A good 1kg of coffee is between 250kr to 400kr (specialty grade – and that is usually much better than what you are served in a normal cafe). So it’s about 5.5 to 8.9kr for coffee for each drink.

A big latte needs around 250ml of milk (including waste and throw away), so each 1.5l of milk can make 6 latte. A 1.5l of Arla standard 3% milk costs 17.9kr (as we always buy at Willys), so it’s 3kr per drink for milk.

Of course you need electricity for heating up the machine. My machine which is an E61 uses around 0.6 kwh-0.7 kwh per day for 4 lattes. Electricity price has gone up a bit, we are quite lucky to only have to pay a fixed price of 1.3kr/kwh, but let’s say you have to pay a bit more, 1.5kr/kwh, it’s 1kr per day for the machine.

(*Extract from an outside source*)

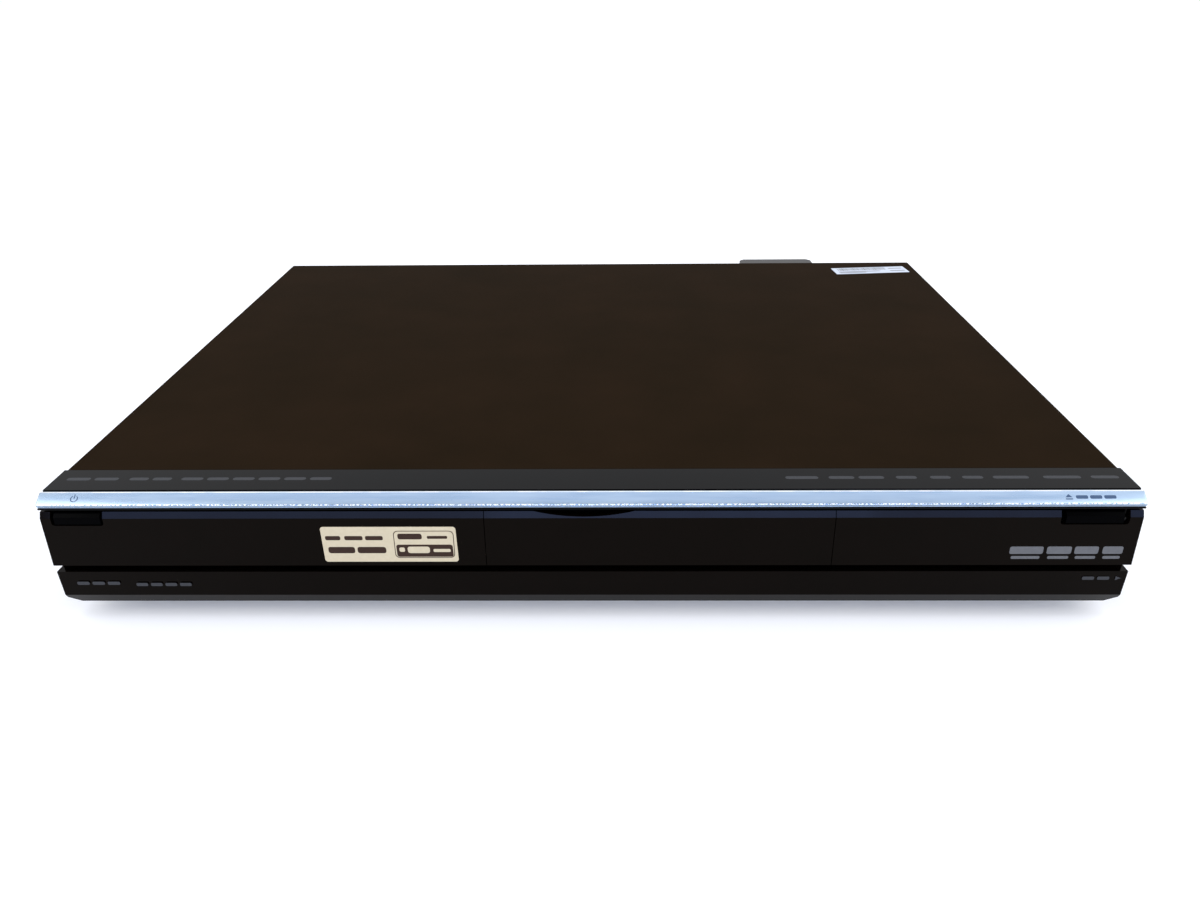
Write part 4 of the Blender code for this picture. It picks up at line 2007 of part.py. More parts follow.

And you need other things for cleaning and maintenance – you need water softener. I used Lelit 70l water softener which costs around 110kr/each, and I change every 2 months, which means almost 2kr/day. I also need pulycaff for cleaning machines and other stuffs, but after 2 years I haven’t gone through 1 bottle of 900gr yet (costs around 150kr), so the cost is very minimal.

Basically, it’s 22-36kr per coffee per day, 12kr per milk per day, 1kr electricity per day, and 2kr per cleaning per day, it’s around 37kr- 51kr per day for 4 lattes.

Now you have coffees at home and you will drink more often, let’s say it’s 365 days per year because you also have friends come over, it’s 12,410kr to 18,615kr.

Even with some fancy machines and equipment to start with, you would be break even in one year. That includes things like fancy cups, WDT, scale etc.

Machine costN/A10.000kr – ∞ 
Per drink30-45kr8.5-12.5kr
Drinks per year4x per day, 3 days4x per day, 365 days
Cost for coffee36000-54000kr12410kr-18615kr

Some might argue that the making espressos also costs time, but you also need to walk down the street (assuming that you have a cafe right around corner) and wait for your coffee. Also need to factor the time to put on/off clothes.

Not to mention the relaxing feeling when brewing espressos is priceless.

Of course those numbers only apply if you drink coffees frequently. Things will change if you drink less, or more, or without milk.